Cela dit, la création architecturale a ses exigences propres. L’architecture n’est pas un art de laboratoire. Ses productions modifient, parfois bouleversent, l’environnement construit. Elles influencent aussi la vie quotidienne de la population. Cela crée certaines obligations pour l’homme de l’art et l’empêche d’avoir les coudées aussi franches qu’un peintre, par exemple. Une œuvre de Hirschhorn qu’un ami peu inspiré vous a offerte pour votre anniversaire, vous pouvez toujours l’emballer et la porter discrètement à la déchetterie, si on l’y accepte. Un ratage architectural, en revanche, ne se laisse pas évacuer ou dissimuler. Il s’impose à tous, tous les jours et durant des générations.

Bien sûr, l’architecte peut laisser la folle du logis divaguer sans limites quand il s’agit de construire dans les sables de Dubaï. Il ne le peut lorsqu’il s’agit du centre d’une ville déjà fortement dégradée sous des municipalités précédentes.

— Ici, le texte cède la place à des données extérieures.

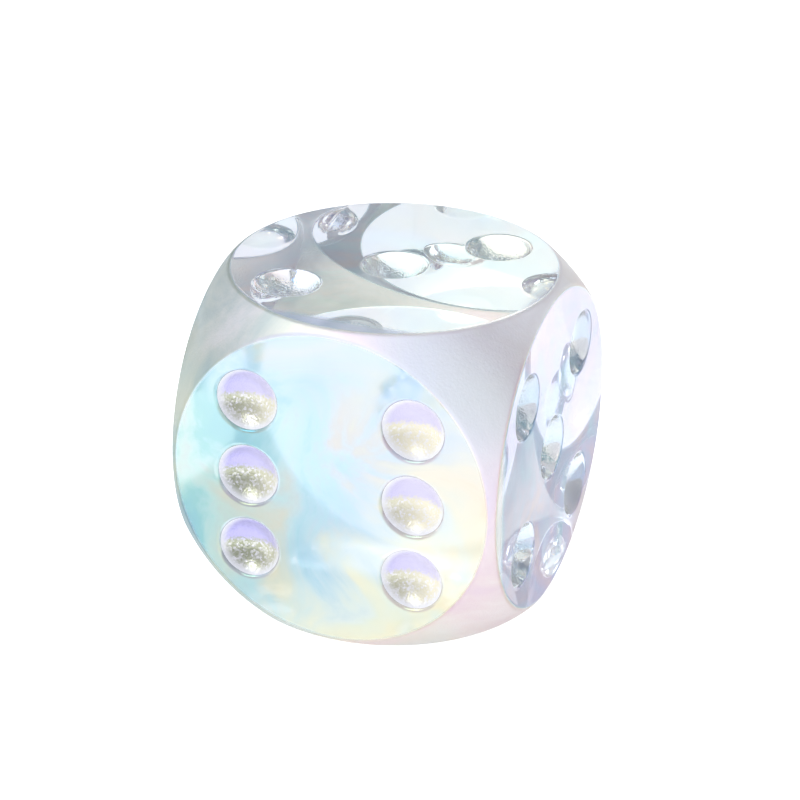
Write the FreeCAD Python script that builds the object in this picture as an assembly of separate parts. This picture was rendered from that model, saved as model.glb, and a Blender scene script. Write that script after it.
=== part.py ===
# A rounded six-sided die of clear moulded plastic, with a thin reflective lining in each of its spots.
# Millimetres, +Z up. The die stands on its four on the plane Z = 0, centred on the Z axis.

import FreeCAD, Part
import math
import os

# --- Driving sizes, mm ---

edge = 16.0                 # across flats, face to opposite face
rim_gap = 0.28              # how far each round face stops short of the square edge
rim_round = 0.40            # radius rolled onto the rim of each round face
spot_diameter = 3.10        # bowl, across its mouth
spot_depth = 1.00           # bowl, below the face
spot_rim_round = 0.20       # radius rolled onto the mouth of each bowl
spot_gap = 0.70             # clear face between two spots in a row of the six
spot_to_rim = 0.64          # clear face between a corner spot and the face's rim
six_spot_to_rim = 0.46      # the same on the six, whose rows stand a little wider
lining_thickness = 0.08     # reflective lacquer in a bowl
lining_setback = 0.02       # from the rolled mouth down to the lacquer's lip

same_size = 1e-5            # two radii nearer than this are one

# --- Sizes that follow ---

half_edge = edge / 2
face_radius = half_edge - rim_gap
ball_radius = math.hypot(half_edge, face_radius)
rim_turn = math.atan2(face_radius, half_edge)
land_half_width = ball_radius * (math.radians(45) - rim_turn)
rim_fillet = min(rim_round, 0.9 * land_half_width / math.tan(rim_turn / 2))
flat_radius = math.sqrt((ball_radius - rim_fillet) ** 2 - (half_edge - rim_fillet) ** 2)

spot_radius = spot_diameter / 2
bowl_radius = (spot_radius ** 2 + spot_depth ** 2) / (2 * spot_depth)
bowl_centre_height = bowl_radius - spot_depth
roll_share = bowl_radius / (bowl_radius + spot_rim_round)
roll_depth = (bowl_centre_height + spot_rim_round) * roll_share - bowl_centre_height
lining_recess = roll_depth + lining_setback
corner_offset = (flat_radius - spot_to_rim - spot_radius) / math.sqrt(2)
six_reach = flat_radius - six_spot_to_rim - spot_radius
six_row_offset = spot_diameter + spot_gap
six_column_offset = math.sqrt(six_reach ** 2 - six_row_offset ** 2)

# --- Where the spots lie on a face: (across, up) from the face's centre ---

low_corner = (-corner_offset, -corner_offset)
high_corner = (corner_offset, corner_offset)
left_corner = (-corner_offset, corner_offset)
right_corner = (corner_offset, -corner_offset)
centre = (0.0, 0.0)
six_spots = {
    f"{side}_{row}": (column * six_column_offset, level * six_row_offset)
    for side, column in (("left", -1), ("right", 1))
    for row, level in (("low", -1), ("middle", 0), ("high", 1))
}
spots = {
    "one": {"centre": centre},
    "two": {"low": low_corner, "high": high_corner},
    "three": {"low": low_corner, "centre": centre, "high": high_corner},
    "four": {"low": low_corner, "high": high_corner, "left": left_corner, "right": right_corner},
    "five": {"low": low_corner, "high": high_corner, "left": left_corner, "right": right_corner,
             "centre": centre},
    "six": six_spots,
}

# --- How each face lies: its outward direction, its across direction; up is their cross product ---

x_axis = FreeCAD.Vector(1, 0, 0)
y_axis = FreeCAD.Vector(0, 1, 0)
z_axis = FreeCAD.Vector(0, 0, 1)
faces = {
    "one": (y_axis, x_axis * -1),
    "two": (x_axis * -1, y_axis * -1),
    "three": (z_axis, x_axis),
    "four": (z_axis * -1, x_axis),
    "five": (x_axis, y_axis),
    "six": (y_axis * -1, x_axis),
}
die_centre = FreeCAD.Vector(0, 0, half_edge)


def spot_mouth(face, spot):
    """The centre of a spot's mouth, on the flat of its face."""
    outward, across = faces[face]
    up = outward.cross(across)
    along, rise = spots[face][spot]
    return die_centre + outward * half_edge + across * along + up * rise


def bowl(face, spot, shrink=0.0):
    """The ball that hollows out a spot, or a smaller one about the same point."""
    outward = faces[face][0]
    middle = spot_mouth(face, spot) + outward * bowl_centre_height
    return Part.makeSphere(bowl_radius - shrink, middle, outward)


def circles(solid, radius):
    """The round edges of one radius."""
    edges = [e for e in solid.Edges if not e.Degenerated]
    round_edges = [e for e in edges if isinstance(e.Curve, Part.Circle)]
    return [e for e in round_edges if abs(e.Curve.Radius - radius) < same_size]


def make_body():
    """A cube turned down to a ball, its six rims and its spots' mouths rolled over."""
    cube = Part.makeBox(edge, edge, edge, FreeCAD.Vector(-half_edge, -half_edge, 0))
    body = cube.common(Part.makeSphere(ball_radius, die_centre))
    body = body.makeFillet(rim_fillet, circles(body, face_radius))
    for face in spots:
        for spot in spots[face]:
            body = body.cut(bowl(face, spot))
    return body.makeFillet(spot_rim_round, circles(body, spot_radius))


def make_lining(face, spot):
    """A thin cup against the wall of one bowl, open at the top, its lip just below the face."""
    outward = faces[face][0]
    shell = bowl(face, spot).cut(bowl(face, spot, lining_thickness))
    below = Part.makeCylinder(
        spot_diameter, spot_diameter, spot_mouth(face, spot) - outward * lining_recess, outward * -1
    )
    return shell.common(below)


def single_solid(shape):
    """The one solid in a result, without the compound round it."""
    if len(shape.Solids) != 1:
        raise ValueError(f"expected one solid, found {len(shape.Solids)}")
    return shape.Solids[0]


nodes = {"die_body": make_body()}
for face in spots:
    for spot in spots[face]:
        nodes[f"spot_lining_{face}_{spot}"] = make_lining(face, spot)

os.makedirs("parts", exist_ok=True)
for name, shape in nodes.items():
    single_solid(shape).exportStep(os.path.join("parts", f"{name}.step"))
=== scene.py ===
import math

import bmesh
import bpy
from mathutils import Matrix, Vector


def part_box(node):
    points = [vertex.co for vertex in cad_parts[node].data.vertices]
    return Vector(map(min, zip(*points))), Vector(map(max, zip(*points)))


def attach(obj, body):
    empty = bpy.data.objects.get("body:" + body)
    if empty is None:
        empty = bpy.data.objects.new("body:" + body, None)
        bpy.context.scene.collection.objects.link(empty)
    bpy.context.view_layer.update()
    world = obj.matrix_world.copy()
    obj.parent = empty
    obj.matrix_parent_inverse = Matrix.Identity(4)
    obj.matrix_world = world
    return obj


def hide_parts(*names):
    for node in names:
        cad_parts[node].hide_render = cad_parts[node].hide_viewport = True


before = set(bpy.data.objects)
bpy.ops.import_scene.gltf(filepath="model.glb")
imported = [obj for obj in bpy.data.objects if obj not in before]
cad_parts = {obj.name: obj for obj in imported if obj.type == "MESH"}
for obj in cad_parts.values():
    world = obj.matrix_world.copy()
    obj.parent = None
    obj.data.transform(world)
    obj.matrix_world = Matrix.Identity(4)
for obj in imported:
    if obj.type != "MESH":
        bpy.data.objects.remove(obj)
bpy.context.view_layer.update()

# --- Sizes, metres unless said ---

mm = 0.001
body_low, body_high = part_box("die_body")
die_centre = (body_low + body_high) / 2
half_edge = (body_high.z - body_low.z) / 2
rim_gap = 0.28 * mm             # how far a round face stops short of the square edge
rim_round = 0.40 * mm           # radius rolled onto a face's rim
spot_radius = 1.55 * mm
spot_depth = 1.00 * mm
mouth_round = 0.20 * mm         # radius rolled onto a spot's mouth
flat_margin = 0.03 * mm         # a ring of true flat beside each rolled edge, which keeps the flats flat
lacquer_thickness = 0.08 * mm
lacquer_setback = 0.02 * mm     # from the rolled mouth down to the lacquer's lip
lacquer_gap = 0.006 * mm        # air between the lacquer and its bowl
satin_fade = 0.10 * mm          # below the ball, where the satin starts to give way to polish
satin_edge = 0.02 * mm          # below the ball, where the satin is full
cloud_size = 4.7 * mm           # a drift of colour in the pearl coat
grain_size = 0.12 * mm          # tumbled satin, drawn coarser than its real 0.03 so that it shows
grain_depth = 0.02 * mm
flake_size = 0.10 * mm          # mica flake, as large as they come; the finer ones don't show
flake_tilt = 0.02 * mm          # from one flake's edge to its middle
sharp_bend = math.radians(60)   # an edge that bends more is shaded sharp
floor_size = 3.0
floor_drop = 0.03 * mm          # keeps the floor and the four out of one plane
weld = 1e-8                     # two corners nearer than this are one
seam_weld = 2e-7                # the same, along the diagonals where two caps meet
plane_slack = 1e-7              # a corner this far off a face's plane still lies in it

face_steps = 192                # round a face's rim; a multiple of eight, so that the caps meet
rim_steps = 8                   # along a rolled rim
ball_steps = 22                 # from a rim to past the corner
spot_steps = 64                 # round a spot
mouth_steps = 6
bowl_steps = 18
corner_angle = math.radians(57)  # a little past the cube's corner, as seen from the centre

face_radius = half_edge - rim_gap
ball_radius = math.hypot(half_edge, face_radius)
flat_radius = math.sqrt((ball_radius - rim_round) ** 2 - (half_edge - rim_round) ** 2)
rim_turn = math.atan2(flat_radius, half_edge - rim_round)
bowl_radius = (spot_radius ** 2 + spot_depth ** 2) / (2 * spot_depth)
bowl_height = bowl_radius - spot_depth
mouth_radius = math.sqrt((bowl_radius + mouth_round) ** 2 - (bowl_height + mouth_round) ** 2)
mouth_turn = math.atan2(mouth_radius, bowl_height + mouth_round)
lacquer_recess = bowl_radius * math.cos(mouth_turn) - bowl_height + lacquer_setback


# --- Mesh helpers ---

def arc(middle, radius, start, end, steps):
    """Points (out, up) on an arc. Angles are from straight up, positive outwards."""
    angles = [start + (end - start) * i / steps for i in range(steps + 1)]
    return [(middle[0] + radius * math.sin(a), middle[1] + radius * math.cos(a)) for a in angles]


def spin_profile(bm, points, steps):
    """Turns a line of points (out, up) right round the Z axis."""
    verts = [bm.verts.new((out, 0, up)) for out, up in points]
    edges = [bm.edges.new(pair) for pair in zip(verts, verts[1:])]
    bmesh.ops.spin(
        bm, geom=verts + edges, cent=(0, 0, 0), axis=(0, 0, 1), dvec=(0, 0, 0),
        angle=math.tau, steps=steps, use_merge=True, use_duplicate=False,
    )
    bmesh.ops.remove_doubles(bm, verts=bm.verts, dist=weld)


def spun_mesh(name, points, steps):
    """A mesh turned from a line of points."""
    bm = bmesh.new()
    spin_profile(bm, points, steps)
    mesh = bpy.data.meshes.new(name)
    bm.to_mesh(mesh)
    bm.free()
    return mesh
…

Il nous semble que l’Etat et les référendaires feraient fausse route en cherchant un accord sur le produit fini. Trop de choses les opposent, trop de sensibilités se sont heurtées et restent à vif. Et sur le fond, d’ailleurs, ce n’est ni aux uns ni aux autres, tous amateurs, de faire le travail de l’architecte.

En revanche, plus en amont, dans leur sphère de compétence propre, ils pourraient trouver un accord sur un cahier des charges qui intègrerait les exigences des uns et des autres: la fonction parlementaire du bâtiment et ses exigences, l’incorporation au milieu architectural de la vieille ville (ce qui n’impose pas absolument le recours aux styles et matériaux existants), la prise en compte du sentiment populaire d’excès qui a fait aboutir le référendum, la préservation, au moins partielle, de ce qui reste des murs anciens, le respect des normes de la minergie et, peut-être, par souci de mémoire, l’évocation sous une forme ou une autre de tel élément architectural typique du bâtiment détruit par le feu.

Charge à l’architecte de faire la synthèse.